To:The Board of Directors of
 1847 Wolo Inc.




The undersigned, 1847 Holdings LLC (“Subscriber”), hereby offers to purchase and subscribe for One Thousand (1,000) shares (the “Shares”) of the Series A Preferred Stock, par value $0.001 per share, of 1847 Wolo Inc., a Delaware corporation (the “Corporation”) at a price of $3,000 per share and as consideration for the issuance of the Shares by the Corporation, the undersigned agrees to pay to the Corporation in cash the sum of Three Million Dollars ($3,000,000.00). As further consideration for the subscription and purchase of the Shares pursuant to this letter, Subscriber hereby represents, warrants and acknowledges to the Corporation as follows:


(i) The Shares are being acquired by the Subscriber for its account, for investment purposes and not with a view to the sale or distribution of all or any part of the Shares, nor with any present intention to sell or in any way distribute the same, as those terms are used in the Securities Act of 1933, as amended (the “Act”), and the rules and regulations promulgated thereunder;


(ii) Subscriber has sufficient knowledge and experience in financial matters so as to be capable of evaluating the merits and risks of purchasing the Shares;


(iii) Subscriber has reviewed copies of such documents and other information as Subscriber has deemed necessary in order to make an informed investment decision with respect to its purchase of the Shares;





(iv) Subscriber understands that the Shares may not be sold, transferred or otherwise disposed of without registration under the Act or the availability of an exemption therefrom, and that in the absence of an effective registration statement covering the Shares or an available exemption from registration under the Act, the Shares must be held indefinitely.

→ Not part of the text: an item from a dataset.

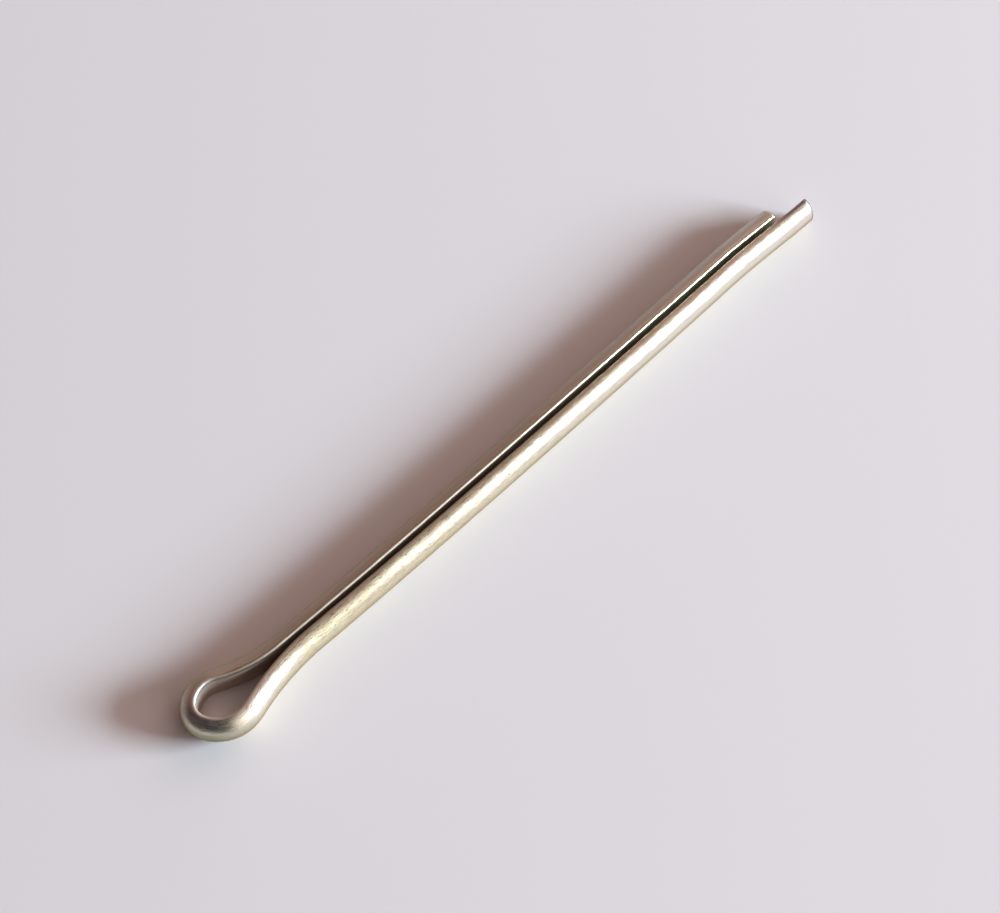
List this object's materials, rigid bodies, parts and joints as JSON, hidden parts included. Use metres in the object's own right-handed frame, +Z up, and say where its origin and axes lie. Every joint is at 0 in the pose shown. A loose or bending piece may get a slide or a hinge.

Further, Subscriber understands and has the financial capability of assuming the economic risk of an investment in the Shares for an indefinite period of time;


(v) Subscriber has been advised by the Corporation that Subscriber will not be able to dispose of the Shares, or any interest therein, without first complying with the relevant provisions of the Act and any applicable state securities laws;


(vi) Subscriber understands that the provisions of Rule 144 promulgated under the Act, permitting the routine sales of the securities of certain issuers subject to the terms and conditions thereof, are not currently, and may not hereafter be, available with respect to the Shares;


(vii) Subscriber acknowledges that the Corporation is under no obligation to register the Shares or to furnish any information or take any other action to assist the undersigned in complying with the terms and conditions of any exemption which might be available under the Act or any state securities laws with respect to sales of the Shares in the future;


(viii) Subscriber is an “Accredited Investor” as defined in rule 501 (a) of Regulation D of the Act.